Mr Tan added: "With the larger vessels, fewer port calls will be made around the region. This is why it is important for Singapore or PSA to anchor the big players here, whether through joint ventures or other arrangements."
Already, PSA has formed a joint venture with Chinese shipping giant Cosco Pacific, which is investing in three new container berths here designed to handle mega container ships, as well as a separate joint venture with CMA CGM to operate and use four container berths at Pasir Panjang terminal Phases 3 and 4.
To ready Singapore's port for the advent of liquefied natural gas (LNG) as an alternative marine fuel, the MPA has awarded two LNG bunker supplier licences to Pavilion Gas and a joint proposal of Keppel Offshore & Marine and BG Group. It is also working with stakeholders to develop LNG bunkering standards and procedures at both the national and international levels.

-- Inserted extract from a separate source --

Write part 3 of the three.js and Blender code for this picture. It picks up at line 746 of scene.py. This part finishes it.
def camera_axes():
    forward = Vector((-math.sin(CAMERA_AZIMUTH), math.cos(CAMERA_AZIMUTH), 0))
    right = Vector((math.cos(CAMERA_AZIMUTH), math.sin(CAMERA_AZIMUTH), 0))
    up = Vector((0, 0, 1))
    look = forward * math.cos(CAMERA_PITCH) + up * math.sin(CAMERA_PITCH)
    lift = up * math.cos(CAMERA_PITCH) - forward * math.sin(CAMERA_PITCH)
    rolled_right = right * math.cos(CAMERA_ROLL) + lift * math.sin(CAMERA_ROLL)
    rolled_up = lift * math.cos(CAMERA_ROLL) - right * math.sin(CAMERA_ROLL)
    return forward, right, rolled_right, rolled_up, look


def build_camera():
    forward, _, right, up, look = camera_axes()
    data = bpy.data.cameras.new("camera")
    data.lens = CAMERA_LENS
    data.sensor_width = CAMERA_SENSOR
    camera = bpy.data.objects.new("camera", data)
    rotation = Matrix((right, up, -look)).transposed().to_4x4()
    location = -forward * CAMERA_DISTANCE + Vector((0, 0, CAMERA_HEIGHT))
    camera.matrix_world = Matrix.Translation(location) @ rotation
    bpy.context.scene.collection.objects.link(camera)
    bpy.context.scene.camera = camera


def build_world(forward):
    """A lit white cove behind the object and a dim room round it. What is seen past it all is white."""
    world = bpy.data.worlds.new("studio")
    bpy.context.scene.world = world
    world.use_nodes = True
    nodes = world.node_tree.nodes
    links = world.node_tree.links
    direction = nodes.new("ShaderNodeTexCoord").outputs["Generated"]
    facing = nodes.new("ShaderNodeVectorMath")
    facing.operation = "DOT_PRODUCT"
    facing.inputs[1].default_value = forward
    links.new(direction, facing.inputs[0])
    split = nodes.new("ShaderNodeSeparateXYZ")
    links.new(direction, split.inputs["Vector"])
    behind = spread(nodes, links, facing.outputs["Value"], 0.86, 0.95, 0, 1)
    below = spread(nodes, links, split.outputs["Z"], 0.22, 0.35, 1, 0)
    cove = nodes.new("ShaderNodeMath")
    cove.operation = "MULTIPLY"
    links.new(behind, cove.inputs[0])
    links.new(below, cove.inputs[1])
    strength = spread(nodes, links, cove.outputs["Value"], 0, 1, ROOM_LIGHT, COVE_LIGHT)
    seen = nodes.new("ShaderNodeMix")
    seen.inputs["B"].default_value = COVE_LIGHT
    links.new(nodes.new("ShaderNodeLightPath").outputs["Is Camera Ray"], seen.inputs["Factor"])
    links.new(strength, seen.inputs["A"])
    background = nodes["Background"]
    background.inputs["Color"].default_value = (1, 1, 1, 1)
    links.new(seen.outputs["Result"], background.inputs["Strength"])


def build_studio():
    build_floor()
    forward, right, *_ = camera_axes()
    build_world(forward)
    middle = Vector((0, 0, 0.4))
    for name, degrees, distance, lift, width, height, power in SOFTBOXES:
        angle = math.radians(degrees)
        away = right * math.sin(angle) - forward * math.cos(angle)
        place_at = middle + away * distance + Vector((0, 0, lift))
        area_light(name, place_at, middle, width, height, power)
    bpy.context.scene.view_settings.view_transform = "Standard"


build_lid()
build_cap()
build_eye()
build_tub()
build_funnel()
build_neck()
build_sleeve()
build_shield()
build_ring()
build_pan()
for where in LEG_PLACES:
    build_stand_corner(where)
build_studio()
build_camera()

Mr Tan said: "The hardware part, it is a matter of putting in the resources. To me, the biggest challenge is ensuring that we have a continued pipeline of talent in the maritime sector - people with a global mindset, because shipping is a global business."
To help tackle this, the MPA has in place the Maritime Cluster Fund, aimed at supporting the industry's manpower and business development or productivity efforts. Funding for manpower development has grown to $115 million since 2007.

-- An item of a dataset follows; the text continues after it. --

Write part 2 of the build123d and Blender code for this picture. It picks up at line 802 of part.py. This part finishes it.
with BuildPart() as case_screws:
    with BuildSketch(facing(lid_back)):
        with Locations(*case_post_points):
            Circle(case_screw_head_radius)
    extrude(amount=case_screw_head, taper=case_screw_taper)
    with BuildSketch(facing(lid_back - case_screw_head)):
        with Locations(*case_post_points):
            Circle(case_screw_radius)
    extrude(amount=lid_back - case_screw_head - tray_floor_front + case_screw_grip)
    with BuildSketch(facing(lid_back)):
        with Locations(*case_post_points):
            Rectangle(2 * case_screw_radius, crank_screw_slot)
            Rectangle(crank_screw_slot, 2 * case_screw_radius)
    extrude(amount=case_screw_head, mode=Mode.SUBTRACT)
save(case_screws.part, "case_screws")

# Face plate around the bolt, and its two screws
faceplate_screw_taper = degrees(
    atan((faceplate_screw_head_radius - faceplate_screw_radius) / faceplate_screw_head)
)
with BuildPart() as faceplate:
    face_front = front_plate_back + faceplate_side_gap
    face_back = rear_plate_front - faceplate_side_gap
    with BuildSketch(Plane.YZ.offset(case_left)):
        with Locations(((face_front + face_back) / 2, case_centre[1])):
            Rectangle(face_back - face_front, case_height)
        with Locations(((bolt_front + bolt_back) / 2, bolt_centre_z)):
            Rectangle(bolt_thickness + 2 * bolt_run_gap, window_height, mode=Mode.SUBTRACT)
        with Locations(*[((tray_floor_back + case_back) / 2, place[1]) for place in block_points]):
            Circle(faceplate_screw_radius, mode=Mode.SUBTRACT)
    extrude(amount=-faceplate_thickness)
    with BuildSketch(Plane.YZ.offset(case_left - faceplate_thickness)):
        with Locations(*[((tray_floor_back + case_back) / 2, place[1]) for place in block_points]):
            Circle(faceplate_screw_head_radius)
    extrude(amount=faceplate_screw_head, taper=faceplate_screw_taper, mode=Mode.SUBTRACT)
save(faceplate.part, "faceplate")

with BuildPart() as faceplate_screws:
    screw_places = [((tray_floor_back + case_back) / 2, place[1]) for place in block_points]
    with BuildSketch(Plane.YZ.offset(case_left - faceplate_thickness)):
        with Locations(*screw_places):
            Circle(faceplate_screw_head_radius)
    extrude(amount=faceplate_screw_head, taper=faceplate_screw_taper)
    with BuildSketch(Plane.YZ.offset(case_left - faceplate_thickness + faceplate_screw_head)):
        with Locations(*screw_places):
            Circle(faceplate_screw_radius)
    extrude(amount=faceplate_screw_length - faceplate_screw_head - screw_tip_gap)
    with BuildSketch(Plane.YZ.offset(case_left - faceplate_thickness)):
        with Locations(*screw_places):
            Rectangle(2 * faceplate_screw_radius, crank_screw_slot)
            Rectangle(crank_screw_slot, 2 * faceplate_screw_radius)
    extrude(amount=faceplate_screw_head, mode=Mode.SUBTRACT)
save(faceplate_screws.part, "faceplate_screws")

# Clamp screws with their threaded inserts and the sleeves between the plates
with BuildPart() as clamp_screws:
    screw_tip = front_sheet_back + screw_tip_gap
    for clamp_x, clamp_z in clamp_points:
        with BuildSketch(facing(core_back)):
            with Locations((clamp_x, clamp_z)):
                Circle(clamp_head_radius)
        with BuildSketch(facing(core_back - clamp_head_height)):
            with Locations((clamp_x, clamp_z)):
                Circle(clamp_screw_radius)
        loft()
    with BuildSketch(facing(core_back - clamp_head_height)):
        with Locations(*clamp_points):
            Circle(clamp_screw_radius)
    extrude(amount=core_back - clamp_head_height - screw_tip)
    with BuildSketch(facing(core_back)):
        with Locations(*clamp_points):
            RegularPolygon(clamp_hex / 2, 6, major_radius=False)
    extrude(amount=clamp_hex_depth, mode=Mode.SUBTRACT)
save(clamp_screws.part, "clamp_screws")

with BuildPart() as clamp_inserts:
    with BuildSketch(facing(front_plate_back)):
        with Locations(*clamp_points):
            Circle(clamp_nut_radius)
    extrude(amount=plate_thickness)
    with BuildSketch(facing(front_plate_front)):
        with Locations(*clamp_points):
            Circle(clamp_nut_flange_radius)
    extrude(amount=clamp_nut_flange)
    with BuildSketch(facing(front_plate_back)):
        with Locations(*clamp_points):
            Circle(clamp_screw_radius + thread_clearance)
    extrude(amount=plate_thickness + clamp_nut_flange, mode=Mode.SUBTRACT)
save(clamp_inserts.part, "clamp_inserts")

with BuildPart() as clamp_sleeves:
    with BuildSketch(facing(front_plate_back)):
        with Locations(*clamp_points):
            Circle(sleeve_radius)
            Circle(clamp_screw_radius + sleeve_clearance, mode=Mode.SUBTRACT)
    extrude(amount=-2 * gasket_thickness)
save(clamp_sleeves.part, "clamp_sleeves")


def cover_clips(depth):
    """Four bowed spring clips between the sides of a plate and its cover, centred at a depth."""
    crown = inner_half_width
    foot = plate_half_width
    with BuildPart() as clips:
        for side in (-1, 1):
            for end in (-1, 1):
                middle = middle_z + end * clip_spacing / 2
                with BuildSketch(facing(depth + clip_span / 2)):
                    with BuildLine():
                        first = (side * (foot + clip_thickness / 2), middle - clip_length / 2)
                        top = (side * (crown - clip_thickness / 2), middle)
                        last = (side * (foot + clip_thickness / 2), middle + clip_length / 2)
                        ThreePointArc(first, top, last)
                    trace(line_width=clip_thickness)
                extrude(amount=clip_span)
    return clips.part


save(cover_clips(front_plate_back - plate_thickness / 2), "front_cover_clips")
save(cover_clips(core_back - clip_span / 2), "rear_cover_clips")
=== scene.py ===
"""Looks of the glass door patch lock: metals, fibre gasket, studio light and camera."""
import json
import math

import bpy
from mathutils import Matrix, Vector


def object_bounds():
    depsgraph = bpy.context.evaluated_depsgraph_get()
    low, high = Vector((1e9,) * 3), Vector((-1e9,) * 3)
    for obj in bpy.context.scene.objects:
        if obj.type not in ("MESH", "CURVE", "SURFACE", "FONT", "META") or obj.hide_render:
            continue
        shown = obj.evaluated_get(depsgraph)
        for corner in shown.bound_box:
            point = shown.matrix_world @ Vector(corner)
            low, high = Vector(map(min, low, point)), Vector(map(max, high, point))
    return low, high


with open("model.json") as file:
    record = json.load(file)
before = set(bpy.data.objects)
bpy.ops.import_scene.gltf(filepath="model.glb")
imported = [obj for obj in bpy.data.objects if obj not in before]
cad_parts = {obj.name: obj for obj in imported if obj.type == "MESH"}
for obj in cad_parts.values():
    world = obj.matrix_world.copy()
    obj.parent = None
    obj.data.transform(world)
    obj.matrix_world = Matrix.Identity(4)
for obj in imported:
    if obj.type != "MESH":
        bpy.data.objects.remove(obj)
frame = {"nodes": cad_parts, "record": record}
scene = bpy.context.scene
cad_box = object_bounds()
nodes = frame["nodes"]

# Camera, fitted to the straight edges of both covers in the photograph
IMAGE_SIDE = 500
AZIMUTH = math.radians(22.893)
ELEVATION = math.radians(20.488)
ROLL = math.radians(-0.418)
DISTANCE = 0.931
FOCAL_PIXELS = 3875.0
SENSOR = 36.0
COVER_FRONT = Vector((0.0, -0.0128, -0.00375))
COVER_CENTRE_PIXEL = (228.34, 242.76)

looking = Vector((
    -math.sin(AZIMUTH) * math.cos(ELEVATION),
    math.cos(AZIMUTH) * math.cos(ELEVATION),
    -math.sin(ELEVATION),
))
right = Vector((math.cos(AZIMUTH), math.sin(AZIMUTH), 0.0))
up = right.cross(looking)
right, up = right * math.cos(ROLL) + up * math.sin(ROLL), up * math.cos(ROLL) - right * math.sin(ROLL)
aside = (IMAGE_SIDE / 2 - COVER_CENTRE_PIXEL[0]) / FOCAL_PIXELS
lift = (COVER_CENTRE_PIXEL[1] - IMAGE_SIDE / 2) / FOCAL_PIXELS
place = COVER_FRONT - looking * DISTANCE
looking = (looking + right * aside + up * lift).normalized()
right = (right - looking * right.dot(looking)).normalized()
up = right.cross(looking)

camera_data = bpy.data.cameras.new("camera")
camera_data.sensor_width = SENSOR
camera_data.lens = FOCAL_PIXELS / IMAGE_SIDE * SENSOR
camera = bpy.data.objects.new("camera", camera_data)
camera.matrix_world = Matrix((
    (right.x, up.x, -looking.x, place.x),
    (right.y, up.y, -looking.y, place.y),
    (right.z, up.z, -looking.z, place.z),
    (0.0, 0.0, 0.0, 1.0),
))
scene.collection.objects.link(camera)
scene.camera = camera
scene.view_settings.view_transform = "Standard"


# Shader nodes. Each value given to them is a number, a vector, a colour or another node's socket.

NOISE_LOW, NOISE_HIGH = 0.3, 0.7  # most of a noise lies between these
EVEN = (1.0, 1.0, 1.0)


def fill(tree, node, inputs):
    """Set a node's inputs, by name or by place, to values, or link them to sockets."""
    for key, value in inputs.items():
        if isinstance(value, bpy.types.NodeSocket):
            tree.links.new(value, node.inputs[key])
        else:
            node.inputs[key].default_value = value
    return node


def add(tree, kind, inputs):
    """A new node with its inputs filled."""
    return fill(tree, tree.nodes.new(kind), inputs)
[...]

Another key challenge would be the opening of new trade routes - such as those in the Arctic, which could disrupt global trade patterns.
"But even as these routes are being discussed or created, we are not being complacent," said Mr Tan. "We are looking at other ways to entrench our role and relevance, such as servicing the mega alliances, expanding the maritime cluster, and offering the widest range of maritime and port services.
He added: "Building an international maritime centre is not something that can be done overnight. It will require more than just a good location and a port - which is why for Singapore, we have to make sure we continue to put in place the building blocks for us to sustain our competitive advantage going forward."